Once the violence started, I was simply trying to get to safety. I didn't want to get caught in the violence. So that's what was going through my head. How do I get out of here fast enough and get into a safe place? I went to the church [and] I got there in time, but while we were in the church, everything started all around where we were. There were fires, there was looting, there was everything happening while we were in the church. After I left the church, it was the perilous drive home, driving through the violence that was occurring all around me.

VIDEO: Boiling Point – Los Angeles

It was devastating to see people burn up the community that we were trying to improve. It was frightening. It was frightening, because you didn't know if bullets were going to fly. So it was not only frightening, but it was also tragically sad.

The fires and the violence took three days to stop.

Once the fire stopped, I had to go into immediate action in my role as executive director of the Community Coalition. One of the first things I did with the community was launch a campaign that prevented the rebuilding of liquor stores, pawn shops and gun shops. A year before in August of 1991, the Community Coalition had already launched a campaign to either clean up or close them down.

Be mindful, these businesses aren’t particular to Los Angeles, it was a phenomenon in inner city America.  Basically it’s because of zoning laws, land use laws which are not really enforced or carried out in poorer areas like they are in higher income areas. Meaning there was an abundance of businesses that are not very constructive or very helpful for the community.

When we were working to prevent the rebuilding of liquor stores, we were winning on a local level. So the alcohol industry went to the state level and tried to get laws passed to preempt what we were doing on a local level. Some of the strategies and tactics that we tried at Community Coalition became common practices that were replicated. For example, the way we worked with young people is now common. There's a lot of organizations today that were modeled after what we did.

Things have gotten better with law enforcement engagement but basically, the fundamental problem is that there is no one uniform way of policing. The police in inner city areas treat the community as though they’re suspects while police in more affluent areas treat the community like they’re there to serve.

This is why one of the initiatives I have planned if elected mayor of L.A. is an Office of Community Safety Partnership program that will work independently of the LAPD. It's a practice of community safety utilizing people who come from the community will place the community at the forefront. I wouldn’t say that the events of ‘92 had a lot to do with how I viewed politics but [they] created recognition that it’s important to work on a state and national level as well as local levels. Which is why I campaigned for and was elected California State Assembly all the way to becoming a member of the House of Representatives representing the 37th congressional district.

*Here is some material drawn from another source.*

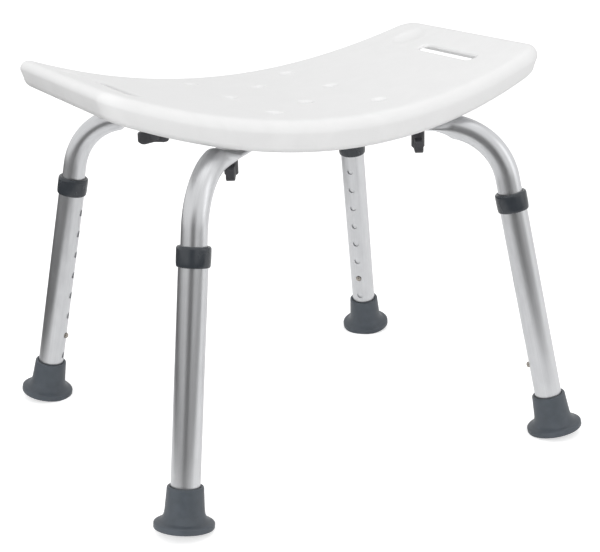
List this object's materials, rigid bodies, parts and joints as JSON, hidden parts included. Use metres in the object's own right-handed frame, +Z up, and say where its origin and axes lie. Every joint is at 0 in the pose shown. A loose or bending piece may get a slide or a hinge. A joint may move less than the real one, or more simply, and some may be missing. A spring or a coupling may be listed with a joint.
{
  "type": "shower stool",
  "caption": "Backless shower stool with a saddle-shaped white seat, hand slots and drain holes, on splayed height-adjustable aluminium legs with rubber feet.",
  "frame": {"origin": "On the floor under the middle of the stool.", "axes": "+X along the seat's long way, +Y to the rear, +Z up."},
  "size_m": [0.5008, 0.4568, 0.4109],
  "materials": {
    "seat_plastic": "satin white HDPE with a soft sheen",
    "upper_tube_aluminium": "satin anodised",
    "lower_tube_aluminium": "satin anodised",
    "collar_plastic": "dark slate grey, fine satin",
    "foot_rubber": "slate grey matt rubber",
    "steel": "plain zinc-plated",
    "button_steel": "polished stainless",
    "knob_plastic": "dark charcoal, fine texture",
    "brass": "knurled insert"
  },
  "bodies": {
    "seat_frame": {"seat": "seat_plastic", "upper_tube_front_right": "upper_tube_aluminium", "snap_clip_front_right": "steel", "seat_insert_front_right": "brass", "upper_tube_rear_right": "upper_tube_aluminium", "snap_clip_rear_right": "steel", "seat_insert_rear_right": "brass", "upper_tube_rear_left": "upper_tube_aluminium", "snap_clip_rear_left": "steel", "seat_insert_rear_left": "brass", "upper_tube_front_left": "upper_tube_aluminium", "snap_clip_front_left": "steel", "seat_insert_front_left": "brass"},
    "leg_front_right": {"lower_tube_front_right": "lower_tube_aluminium", "collar_front_right": "collar_plastic", "foot_front_right": "foot_rubber", "foot_washer_front_right": "steel"},
    "button_front_right": {"snap_button_front_right": "button_steel"},
    "stud_front_right": {"knob_stud_front_right": "steel"},
    "knob_front_right": {"knob_front_right": "knob_plastic"},
    "leg_rear_right": {"lower_tube_rear_right": "lower_tube_aluminium", "collar_rear_right": "collar_plastic", "foot_rear_right": "foot_rubber", "foot_washer_rear_right": "steel"},
    "button_rear_right": {"snap_button_rear_right": "button_steel"},
    "stud_rear_right": {"knob_stud_rear_right": "steel"},
    "knob_rear_right": {"knob_rear_right": "knob_plastic"},
    "leg_rear_left": {"lower_tube_rear_left": "lower_tube_aluminium", "collar_rear_left": "collar_plastic", "foot_rear_left": "foot_rubber", "foot_washer_rear_left": "steel"},
    "button_rear_left": {"snap_button_rear_left": "button_steel"},
    "stud_rear_left": {"knob_stud_rear_left": "steel"},
    "knob_rear_left": {"knob_rear_left": "knob_plastic"},
    "leg_front_left": {"lower_tube_front_left": "lower_tube_aluminium", "collar_front_left": "collar_plastic", "foot_front_left": "foot_rubber", "foot_washer_front_left": "steel"},
    "button_front_left": {"snap_button_front_left": "button_steel"},
    "stud_front_left": {"knob_stud_front_left": "steel"},
    "knob_front_left": {"knob_front_left": "knob_plastic"}
  },
  "joints": [
    {"name": "leg_height_front_right", "type": "slide", "parent": "seat_frame", "child": "leg_front_right", "axis": [0.1494, -0.1345, -0.9796], "range_m": [0, 0.1524]},
    {"name": "button_press_front_right", "type": "slide", "parent": "seat_frame", "child": "button_front_right", "axis": [0.728, -0.6555, 0.2011], "range_m": [0, 0.0046], "stiffness_N_per_m": 1500, "springref_m": -0.004},
    {"name": "stud_travel_front_right", "type": "slide", "parent": "seat_frame", "child": "stud_front_right", "axis": [0, 0, -1], "range_m": [0, 0.012]},
    {"name": "knob_turn_front_right", "type": "hinge", "parent": "stud_front_right", "child": "knob_front_right", "pos_m": [0.10887, -0.09803, 0.322], "axis": [0, 0, -1], "range_deg": [0, 4324]},
    {"name": "leg_height_rear_right", "type": "slide", "parent": "seat_frame", "child": "leg_rear_right", "axis": [0.1494, 0.1345, -0.9796], "range_m": [0, 0.1524]},
    {"name": "button_press_rear_right", "type": "slide", "parent": "seat_frame", "child": "button_rear_right", "axis": [0.728, 0.6555, 0.2011], "range_m": [0, 0.0046], "stiffness_N_per_m": 1500, "springref_m": -0.004},
    {"name": "stud_travel_rear_right", "type": "slide", "parent": "seat_frame", "child": "stud_rear_right", "axis": [0, 0, -1], "range_m": [0, 0.012]},
    {"name": "knob_turn_rear_right", "type": "hinge", "parent": "stud_rear_right", "child": "knob_rear_right", "pos_m": [0.10887, 0.09803, 0.322], "axis": [0, 0, -1], "range_deg": [0, 4324]},
    {"name": "leg_height_rear_left", "type": "slide", "parent": "seat_frame", "child": "leg_rear_left", "axis": [-0.1494, 0.1345, -0.9796], "range_m": [0, 0.1524]},
    {"name": "button_press_rear_left", "type": "slide", "parent": "seat_frame", "child": "button_rear_left", "axis": [-0.728, 0.6555, 0.2011], "range_m": [0, 0.0046], "stiffness_N_per_m": 1500, "springref_m": -0.004},
    {"name": "stud_travel_rear_left", "type": "slide", "parent": "seat_frame", "child": "stud_rear_left", "axis": [0, 0, -1], "range_m": [0, 0.012]},
    {"name": "knob_turn_rear_left", "type": "hinge", "parent": "stud_rear_left", "child": "knob_rear_left", "pos_m": [-0.10887, 0.09803, 0.322], "axis": [0, 0, -1], "range_deg": [0, 4324]},
    {"name": "leg_height_front_left", "type": "slide", "parent": "seat_frame", "child": "leg_front_left", "axis": [-0.1494, -0.1345, -0.9796], "range_m": [0, 0.1524]},
    {"name": "button_press_front_left", "type": "slide", "parent": "seat_frame", "child": "button_front_left", "axis": [-0.728, -0.6555, 0.2011], "range_m": [0, 0.0046], "stiffness_N_per_m": 1500, "springref_m": -0.004},
    {"name": "stud_travel_front_left", "type": "slide", "parent": "seat_frame", "child": "stud_front_left", "axis": [0, 0, -1], "range_m": [0, 0.012]},
    {"name": "knob_turn_front_left", "type": "hinge", "parent": "stud_front_left", "child": "knob_front_left", "pos_m": [-0.10887, -0.09803, 0.322], "axis": [0, 0, -1], "range_deg": [0, 4324]}
  ],
  "couplings": [
    {"joint": "knob_turn_front_right", "follows": "stud_travel_front_right", "rad_per_m": 6283.2},
    {"joint": "knob_turn_rear_right", "follows": "stud_travel_rear_right", "rad_per_m": 6283.2},
    {"joint": "knob_turn_rear_left", "follows": "stud_travel_rear_left", "rad_per_m": 6283.2},
    {"joint": "knob_turn_front_left", "follows": "stud_travel_front_left", "rad_per_m": 6283.2}
  ]
}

I think that the change in the city overall has been good in terms of just incredible diversity. The change that has not been good since ‘92 is that the city has become unaffordable. It’s extremely expensive to live here and that means poverty has increased. The economic divide is wider. We were dealing with the problem of unhoused Angelenos 30 years ago. That problem has just metastasized and exploded. These problems with homelessness are linked to increased crime which is where community engagement with law enforcement comes into play.

This is why to help make L.A. a better place to live, we need law enforcement alongside the ability to hold them accountable as well. Crimes are committed by individuals. An entire community shouldn’t be punished for other’s actions or treated like they’re suspects and that’s the balance that I hope to accomplish if elected.